Ernst May, também ele socialista, recupera alguns destes ideais, mantendo a estrutura familiar. As Células IIA e VII, com apenas dois quartos, possuem espaços adicionais face ao modelo Funcionalista de Klein (possíveis também por propor habitações em Banda e não em Altura): na Célula IIA, do quarto principal (com 16m2, o dobro da área do secundário), acede-se a uma sala privada na cobertura, com uma extensa varanda, que corresponde a um espaço de estar destinado apenas aos progenitores, como no Construtivismo de Ginzburg (de referir que esta separação entre espaço para adultos e para "crianças" foi típica da obra residencial de Marcel Breuer, mesmo depois do Primeiro Modernismo, em que este já se encontrava nos Estados Unidos).

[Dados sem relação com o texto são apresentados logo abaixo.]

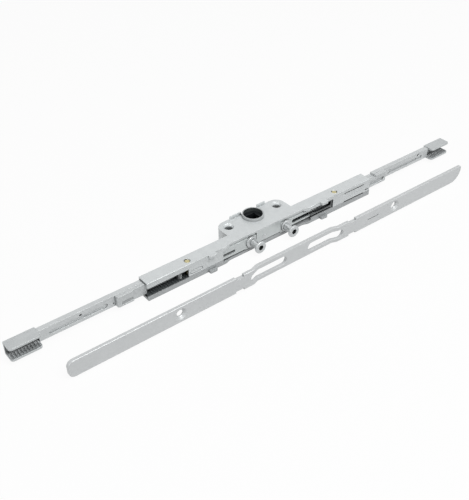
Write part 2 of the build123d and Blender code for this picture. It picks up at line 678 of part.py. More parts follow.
def make_cam_stud(side):
    """The stem and mushroom head, with a hexagon socket."""
    x = front_x(side, CAM_PLACE - CAM_ECCENTRICITY)
    stem = along_depth(x, CAM_HEIGHT, STEM_RADIUS, -HEAD_REACH + HEAD_THICKNESS / 2, BAR_BACK)
    head = along_depth(x, CAM_HEIGHT, HEAD_RADIUS, -HEAD_REACH, -HEAD_REACH + HEAD_THICKNESS)
    head = chamfer(head.edges(), HEAD_EDGE / 2)
    key = extrude(RegularPolygon(KEY_WIDTH / 2, 6, major_radius=False), amount=KEY_DEPTH)
    key = Pos(x, depth_y(-HEAD_REACH), height_z(CAM_HEIGHT)) * Rot(-90, 0, 0) * key
    return stem + head - key


# Rods, shoes and couplings
def foot_rivet(side, front, back):
    return along_depth(side * (BAR_OUTER_END - BAR_FOOT / 2), FOOT_RIVET, FIXING_RADIUS, front, back)


def shoe_rivet(side, front, back):
    return along_depth(side * (SHOE_STEP + SHOE_INNER_END) / 2, ROD_MIDDLE, FIXING_RADIUS, front, back)


def coupling_rivet(side, radius, front, back):
    return along_depth(side * (COUPLING_START + TONGUE_LENGTH / 2), ROD_MIDDLE, radius, front, back)


def neck(side):
    """The cut that lowers the top of the right rod and its shoe beside the case."""
    start, end = side * (SHOE_INNER_END - CUT), side * (HALF_CASE + NECK_REACH)
    return block(start, end, SHOE_FRONT - CUT, ROD_BACK + CUT, ROD_TOP - NECK_DROP, ROD_TOP + CUT)


def rod_body(side):
    """A flat rod with a grooved front, and a thin tongue that lies at the back of the coupling."""
    tongue_bottom = COUPLING_BOTTOM + COUPLING_FLANGE + SERRATION_HEIGHT + TONGUE_MARGIN
    tongue_top = COUPLING_BOTTOM + COUPLING_HEIGHT - COUPLING_FLANGE - TONGUE_MARGIN
    front, start = ROD_DEPTH - CUT, BAR_OUTER_END - BAR_FOOT
    body = block(side * start, side * COUPLING_START, ROD_DEPTH, ROD_BACK, ROD_BOTTOM, ROD_TOP)
    body += block(side * (COUPLING_START - CUT), side * (COUPLING_START + TONGUE_LENGTH),
                  ROD_BACK - TONGUE_THICKNESS, ROD_BACK, tongue_bottom, tongue_top)
    inner, outer = HALF_CASE + GROOVE_INNER_REACH, HALF_CASE + GROOVE_OUTER_REACH
    body -= slot_front(side * (inner - GROOVE_EYE), side * outer, GROOVE_HEIGHT, GROOVE_WIDTH,
                       front, ROD_DEPTH + GROOVE_DEPTH)
    body -= along_depth(side * inner, GROOVE_HEIGHT, GROOVE_EYE, front, ROD_DEPTH + GROOVE_DEPTH)
    body -= [foot_rivet(side, front, ROD_BACK), shoe_rivet(side, front, ROD_BACK)]
    return body - coupling_rivet(side, FIXING_RADIUS, front, ROD_BACK)


def make_left_rod():
    body, front = rod_body(-1), ROD_DEPTH - CUT
    hole, dot = HALF_CASE + LEFT_HOLE_REACH, HALF_CASE + LEFT_DOT_REACH
    body -= along_depth(-hole, LEFT_HOLE_HEIGHT, ROD_HOLE, front, ROD_BACK + CUT)
    return body - along_depth(-dot, LEFT_DOT_HEIGHT, ROD_DOT, front, ROD_DEPTH + ROD_DOT_DEPTH)


def make_right_rod():
    """The right rod is lower beside the case, and its hole is countersunk."""
    body, front = rod_body(1), ROD_DEPTH - CUT
    hole, dot = HALF_CASE + RIGHT_HOLE_REACH, HALF_CASE + RIGHT_DOT_REACH
    body -= along_depth(hole, RIGHT_HOLE_HEIGHT, ROD_HOLE, front, ROD_BACK + CUT)
    body -= sink_front(hole, RIGHT_HOLE_HEIGHT, ROD_HOLE, ROD_SINK, ROD_SINK - ROD_HOLE, ROD_DEPTH)
    body -= along_depth(dot, RIGHT_DOT_HEIGHT, ROD_DOT, front, ROD_DEPTH + ROD_DOT_DEPTH)
    return body - neck(1)


def shoe_body(side, panel_back, panel_top):
    """A guide shoe on the front of a rod, with a panel sunk along it."""
    body = block(side * SHOE_INNER_END, side * SHOE_OUTER_END, SHOE_FRONT, ROD_DEPTH, ROD_BOTTOM, ROD_TOP)
    edges = body.edges().filter_by(Axis.Z).group_by(Axis.Y)[0]
    body = fillet(edges.sort_by(Axis.X)[-1 if side > 0 else 0], SHOE_EDGE)
    body -= block(side * (SHOE_INNER_END - CUT), side * (SHOE_OUTER_END - 2 * SHOE_EDGE), SHOE_FRONT - CUT,
                  panel_back, SHOE_PANEL_BOTTOM, panel_top)
    return body - shoe_rivet(side, ROD_DEPTH - FIXING_HEAD, ROD_DEPTH)


def make_left_shoe():
    """The left shoe. Its inner part is set back."""
    body = shoe_body(-1, SHOE_FRONT + LEFT_PANEL_DEPTH, LEFT_PANEL_TOP)
    return body - block(-SHOE_STEP, CUT - SHOE_INNER_END, SHOE_FRONT - CUT, SHOE_FRONT + SHOE_SET_BACK, 0,
                        CASE_HEIGHT)


def make_right_shoe():
    return shoe_body(1, SHOE_FRONT + RIGHT_PANEL_DEPTH, RIGHT_PANEL_TOP) - neck(1)


def coupling_serrations(x0):
    """Rounded ridges across the lower flange, from the web to a plain lip at the front."""
    count = int(COUPLING_LENGTH // SERRATION_PITCH)
    height = COUPLING_BOTTOM + COUPLING_FLANGE + SERRATION_HEIGHT - SERRATION_RADIUS
    back = COUPLING_FRONT + COUPLING_DEPTH - COUPLING_WEB / 2
    places = [x0 + (index + 1 / 2) * SERRATION_PITCH for index in range(count)]
    return [along_depth(x, height, SERRATION_RADIUS, COUPLING_FRONT + SERRATION_LIP, back) for x in places]


def make_coupling(side):
    """A channel open towards the front, with serrations that grip the extension rod."""
    x0 = COUPLING_START if side > 0 else -COUPLING_END
    back, top = COUPLING_FRONT + COUPLING_DEPTH, COUPLING_BOTTOM + COUPLING_HEIGHT
    body = block(x0, x0 + COUPLING_LENGTH, COUPLING_FRONT, back, COUPLING_BOTTOM, top)
    body = fillet(body.edges().filter_by(Axis.Z).group_by(Axis.Y)[0], COUPLING_CORNER)
    body -= block(x0 - CUT, x0 + COUPLING_LENGTH + CUT, COUPLING_FRONT - CUT, back - COUPLING_WEB,
                  COUPLING_BOTTOM + COUPLING_FLANGE, top - COUPLING_FLANGE)
    body += coupling_serrations(x0)
    return body - coupling_rivet(side, FIXING_RADIUS, 0, back)


def make_rod_rivets(side):
    """The rivets of one rod: in the bar's foot, in the shoe, and with a low head in the coupling."""
    front = ROD_BACK - TONGUE_THICKNESS
    head = coupling_rivet(side, FIXING_HEAD, front - FIXING_HEAD_THICKNESS, front)
    head = chamfer(head.edges().group_by(Axis.Y)[0], FIXING_HEAD_THICKNESS / 2)
    web_back = COUPLING_FRONT + COUPLING_DEPTH
    shank = coupling_rivet(side, FIXING_RADIUS, front - FIXING_HEAD_THICKNESS / 2, web_back)
    foot, shoe = foot_rivet(side, ROD_DEPTH, ROD_BACK), shoe_rivet(side, ROD_DEPTH - FIXING_HEAD, ROD_BACK)
    return Compound([foot, shoe, head + shank])


# Glide strips
def make_glide(x0, x1, depth0):
    """A ribbed strip on the floor of the case, under a rod."""
    top = FLOOR_THICKNESS + GLIDE_HEIGHT
    body = block(x0, x1, depth0, CASE_DEPTH - BACK_WALL, FLOOR_THICKNESS, top)
    for index in range(1, int((x1 - x0) // GLIDE_RIB_PITCH)):
        x = x0 + index * GLIDE_RIB_PITCH
        body -= block(x, x + GLIDE_RIB_PITCH / 2, 0, CASE_DEPTH, top - GLIDE_RIB_DEPTH, top + CUT)
    return body


def make_left_glide():
    body = make_glide(-HALF_CASE + CUT, -LEFT_WINDOW_START, WINDOW_LIP_DEPTH + SLIDE_GAP)
    reach = POST_WIDTH / 2 + SLIDE_GAP
    return body - block(-POST_PLACE - reach, -POST_PLACE + reach, POST_DEPTH - reach, POST_DEPTH + reach,
                        0, CASE_HEIGHT)


def make_right_glide():
    """Wide beyond the reach of the bar's low part, and narrow behind it."""
    body = make_glide(RIGHT_GLIDE_START, CAM_OPENING_RIGHT, FRONT_WALL + SLIDE_GAP)
    return body - block(0, RAIL_START + BAR_STROKE + SLIDE_GAP, 0, ARM_BACK + SLIDE_GAP, 0, CASE_HEIGHT)


# Faceplate
def rounded_ends(body):
    """The left end has two equal corners. The right end is cut on a wide curve below."""
    edges = body.edges().filter_by(Axis.Y).sort_by(Axis.X)
    low_right, high_right = edges[-2:].sort_by(Axis.Z)
    body = fillet(edges[:2], FACE_CORNER)
    body = fillet(same_edge(body, low_right), FACE_END_CORNER)
    return fillet(same_edge(body, high_right), FACE_END_EDGE)


def same_edge(body, wanted):
    """The edge of a changed body that lies where the wanted edge lay."""
    return body.edges().sort_by_distance(wanted.center())[0]


def make_faceplate():
    """The long plate with rounded ends, its joggled middle, two cam slots and four notches."""
    left, right, jog, run = FACE_LEFT_REACH, FACE_RIGHT_REACH, JOGGLE_HALF_WIDTH, JOGGLE_RUN
    thick, back = FACE_THICKNESS, JOGGLE_DEPTH
    outline = [(-left, 0), (-jog, 0), (run - jog, back), (jog - run, back), (jog, 0), (right, 0),
               (right, thick), (jog, thick), (jog - run, thick + back), (run - jog, thick + back),
               (-jog, thick), (-left, thick)]
    place = Pos(0, depth_y(-FACE_LIFT - FACE_THICKNESS), height_z(FACE_BOTTOM))
    body = rounded_ends(place * extruded(outline, FACE_HEIGHT))
    shortest = right - jog - 2 * FACE_END_CORNER
    long_edges = body.edges().filter_by(Axis.X).filter_by(lambda edge: edge.length > shortest)
    body = fillet(long_edges, EDGE)
    front, behind = -FACE_LIFT - 2 * FACE_THICKNESS, -FACE_LIFT + 2 * FACE_THICKNESS
    top, middle = FACE_BOTTOM + FACE_HEIGHT, FACE_BOTTOM + FACE_HEIGHT / 2
    for side in (-1, 1):
        body -= slot_front(front_x(side, FACE_SLOT_START), front_x(side, FACE_SLOT_END), FACE_SLOT_HEIGHT,
                           FACE_SLOT_WIDTH, front, behind)
        reach = LUG_LENGTH / 2 + NOTCH_GAP
        low, high = front_x(side, LUG_PLACE) - reach, front_x(side, LUG_PLACE) + reach
        body -= block(low, high, front, behind, FACE_BOTTOM - CUT, FACE_BOTTOM + NOTCH_DEPTH)
        body -= block(low, high, front, behind, top - NOTCH_DEPTH, top + CUT)
        screw = side * FACE_SCREW_PLACE
        body -= along_depth(screw, middle, FACE_SCREW_HOLE, front, behind)
        body -= sink_front(screw, middle, FACE_SCREW_HOLE, FACE_SCREW_SINK, FACE_SCREW_SINK_DEPTH,
                           -FACE_LIFT - FACE_THICKNESS)
    mark_back = -FACE_LIFT - FACE_THICKNESS + FACE_MARK_DEPTH
    half_mark = FACE_MARK_WIDTH / 2
    body -= block(FACE_MARK_START, FACE_MARK_END, front, mark_back, FACE_MARK_HEIGHT - half_mark,
                  FACE_MARK_HEIGHT + half_mark)
    return body - along_depth(FACE_MARK_END, FACE_MARK_HEIGHT, FACE_MARK_DOT, front, mark_back)


PARTS = {
    "upper_case": make_upper_case,
    "lower_case": make_lower_case,
    "case_rivets": make_case_rivets,
    "centre_bridge": make_centre_bridge,
    "pinion_pin": make_pinion_pin,
    "reversing_pinion": make_reversing_pinion,
    "follower_hub": make_follower_hub,
    "left_drive_bar": make_left_drive_bar,
    "right_drive_bar": make_right_drive_bar,
    "left_cam_bush": lambda: make_cam_bush(-1),
    "right_cam_bush": lambda: make_cam_bush(1),
    "left_cam_stud": lambda: make_cam_stud(-1),
    "right_cam_stud": lambda: make_cam_stud(1),
    "left_rod": make_left_rod,
    "right_rod": make_right_rod,
    "left_shoe": make_left_shoe,
    "right_shoe": make_right_shoe,
    "left_coupling": lambda: make_coupling(-1),
    "right_coupling": lambda: make_coupling(1),
    "left_rod_rivets": lambda: make_rod_rivets(-1),
    "right_rod_rivets": lambda: make_rod_rivets(1),
    "left_glide": make_left_glide,
    "right_glide": make_right_glide,
    "faceplate": make_faceplate,
}

os.makedirs("parts", exist_ok=True)
for name, make in PARTS.items():
    export_step(make(), f"parts/{name}.step")
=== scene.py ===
"""Dresses the window espagnolette gearbox: rounded arrises, finishes, studio and camera.

Everything is in metres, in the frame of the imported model: +X along the bars, -Y out
through the faceplate, +Z along the spindle towards the handle.
"""

import logging
import math
from dataclasses import dataclass, field
from enum import Enum
from functools import cache

import bmesh
import bpy
from mathutils import Matrix, Vector


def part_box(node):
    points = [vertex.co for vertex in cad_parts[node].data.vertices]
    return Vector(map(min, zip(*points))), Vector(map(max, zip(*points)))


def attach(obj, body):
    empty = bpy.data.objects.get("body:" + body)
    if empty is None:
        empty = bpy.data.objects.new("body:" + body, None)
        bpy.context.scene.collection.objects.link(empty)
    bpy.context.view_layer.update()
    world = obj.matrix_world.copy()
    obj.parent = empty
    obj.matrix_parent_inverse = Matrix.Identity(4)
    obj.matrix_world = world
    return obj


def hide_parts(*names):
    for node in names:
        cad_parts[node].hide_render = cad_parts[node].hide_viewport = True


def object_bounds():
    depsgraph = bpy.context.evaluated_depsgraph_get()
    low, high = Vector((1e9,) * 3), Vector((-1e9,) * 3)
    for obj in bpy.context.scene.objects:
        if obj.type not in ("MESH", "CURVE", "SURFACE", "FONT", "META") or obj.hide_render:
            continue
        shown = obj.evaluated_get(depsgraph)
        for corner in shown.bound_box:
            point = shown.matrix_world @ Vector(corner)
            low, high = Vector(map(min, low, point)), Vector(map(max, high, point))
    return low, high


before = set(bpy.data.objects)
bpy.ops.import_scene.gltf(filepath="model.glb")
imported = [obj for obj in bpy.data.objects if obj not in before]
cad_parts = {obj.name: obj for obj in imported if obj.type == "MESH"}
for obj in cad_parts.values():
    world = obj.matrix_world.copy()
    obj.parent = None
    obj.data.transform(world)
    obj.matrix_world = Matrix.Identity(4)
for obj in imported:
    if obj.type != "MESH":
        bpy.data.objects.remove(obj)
CAD_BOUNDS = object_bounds()

MM = 0.001
WHITE = (1.0, 1.0, 1.0, 1.0)
LOG = logging.getLogger("gearbox")

Colour = tuple[float, float, float]
Point = tuple[float, float, float]
Span = tuple[float, float]


class Side(Enum):
    """The two ends of the gearbox, as seen from the faceplate."""

    LEFT = "left"
    RIGHT = "right"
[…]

Já na Célula VII, apesar do acesso ser interior, o último piso é constituído por um apartamento mínimo com cozinha e casa de banho. Podemos talvez interpretar aqui a necessidade de propor um espaço íntimo destinado a novos casais ou a pais idosos, o que a ser verdade contradiz o restrito modelo familiar Funcionalista, mas também o Construtivista.

O Modelo Funcional da Casa foi, talvez, aquele que predominou ao longo do séc. XX, distinguindo claramente o quarto "principal", destinado aos progenitores, e o(s) quarto(s) "secundário(s)", destinados aos filhos (separados por género). Mas a imprevisibilidade dos Atores da Cena Doméstica levou a que espaços de uso restrito ganhassem novas usanças, como em Praunheim, em que o arrendar dos espaços mencionados, durante a Guerra, garantiu o sustento das famílias; ou no edifício Narkomfin, em cujas células solteiros e artistas encontraram o espaço ideal para si: não só correspondiam ao hoje comum apartamento "de solteiro" (de Scharoun?) com apenas um quarto, como a altura da sala (ocupando piso e meio) permitia a execução de trabalhos artísticos de grande porte.

O período de Entre Guerras marcou-se pelo Funcionalismo que prometia criar leis universais de comportamento humano, de modo a sistematizar os espaços e o funcionamento da casa. Seria deste modo possível a fabricação em série, a redução de custos e a oferta de uma habitação digna a todos os estratos da população. No entanto, pelos exemplos citados podemos concluir que semelhante uniformidade permaneceu uma utopia, mesmo antes da "robotização" do ser humano começar seriamente a ser posta em causa durante a revisão do Movimento Moderno (através dos regionalismo da arquitetura… e do Homem). A questão é que, mesmo unidos sob o mesmo ideal funcional, cada arquiteto interpretou Individualmente o Coletivo, facto inerente ao próprio ser humano, criando soluções diversificadas que podem ser encaradas como operativas na composição da habitação contemporânea.